What’s happening globally reminds me of the need to create stronger local systems that meet the needs of ourselves and those we welcome here.
 
6.  Live Authentically

I know now (maybe I always knew) that I was building up for “such a time as this”.  Living authentically-engaging the normal processes of life:  birth, parenting, eating, communicating, death was never about personal decisions or outcomes, but rather about who I was becoming during the process.  One of the most important ways that I live authentically is by intentionally surrounding myself with people who are compassionate.  My Facebook feed, my daily conversations, my relationships are MOST often full of people who care and take action on it.  It becomes the commitment I make to living authentically and filtering out the rest.  As Glennon Doyle Melton says, “not my circus-not my monkeys”.  If the only thing I do in times of crisis is look around me and say, “in what ways am I feeding the monkeys” then I have made a decision to live authentically.

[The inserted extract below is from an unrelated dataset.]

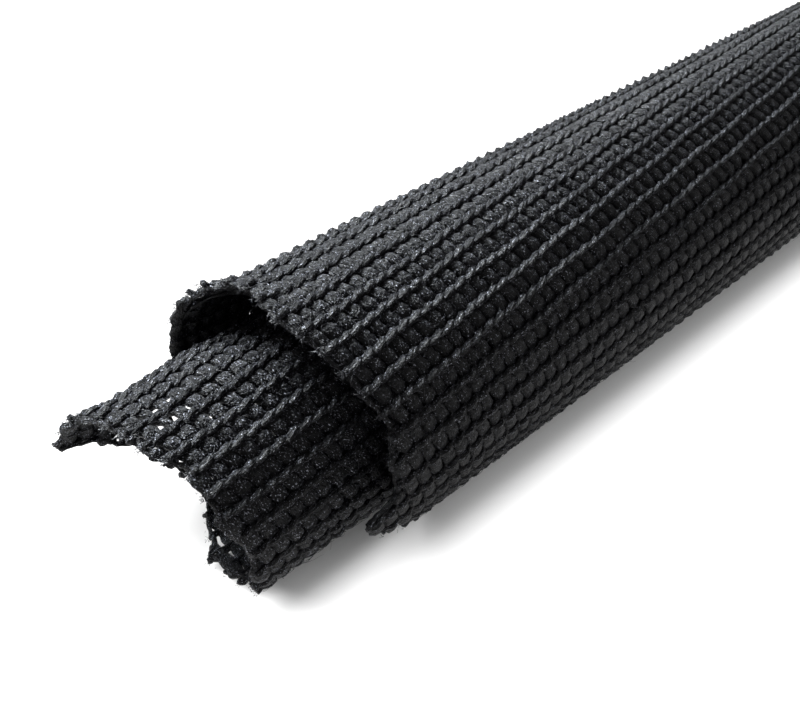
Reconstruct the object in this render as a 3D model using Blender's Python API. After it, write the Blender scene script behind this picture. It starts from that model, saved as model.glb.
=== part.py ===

I tell my story because it’s why I feel passionate about refugees.  It’s hard.  It’s painful.  I’ll have to answer to those who say I didn’t suffer enough or to those who choose hate over love or those who think I am shaming them.  There is a place of connection deep inside me that gives me the ability to keep getting back up even when things get tough.  

I’d love to hear your story-I bet that it is leading you right to the place where you are needed most.